Sen. Bernie Sanders, as an independent running for President. Sanders has said he would put serious thought in running for president if there is no strong run by a liberal Democrat in the primaries. So far, aside from Sen. Elizabeth Warren, I don’t see any Paul Wellstone-esque Democrats considering a serious run for president. Warren supporters have suggested she may run, but I doubt she will because of the success she’s had as a senator. She may find that she will, and has, done more good in Congress.

If this happens and Clinton runs and is essentially anointed as the Democrats nominee, I expect Sanders to run for president. As and independent and the only elected Socialist in Washington, he is not only a change candidate to the establishment of Obama/Bush/Clinton, but represents a unique contrast from the possibility of Tea Party candidate coming from the GOP. Any Tea Party candidate would try to run as a change candidate. A Sanders campaign as a Socialist and an independent would make both Clinton and whoever is the GOP nominee, establishment candidates. Sen. Bernie Sanders would also be a positively contrast to the change offered by GOP should they nominate a Tea Party supported candidate. That could very well marginalize the GOP and turn it into a race between Sanders and Clinton.
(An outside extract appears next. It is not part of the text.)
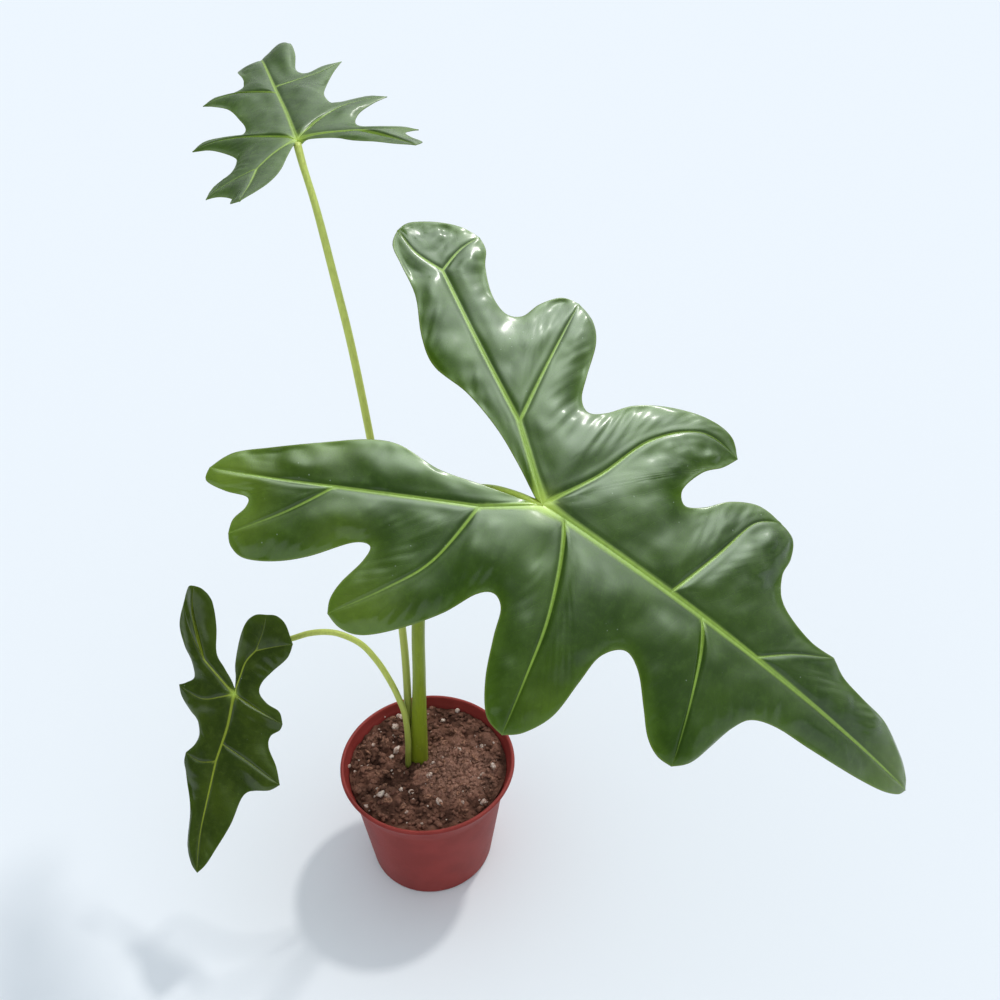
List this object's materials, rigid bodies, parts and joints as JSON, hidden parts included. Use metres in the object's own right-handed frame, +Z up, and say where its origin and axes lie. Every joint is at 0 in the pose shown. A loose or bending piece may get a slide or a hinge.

I’m certain many of you will disagree with this early assessment but, looking back at 2008 and 2012 I think I have a better than average track record on this one. Also if you’re wondering who I think the Republican frontrunner is for the nomination in 2016, it’s not going to be Gov. Chris Christie or any other governor or former governor. As with 2012, the GOP primaries will be large, brutal, and trend further to the right than it normally would. Right now, look for a senator, most likely Rand Paul.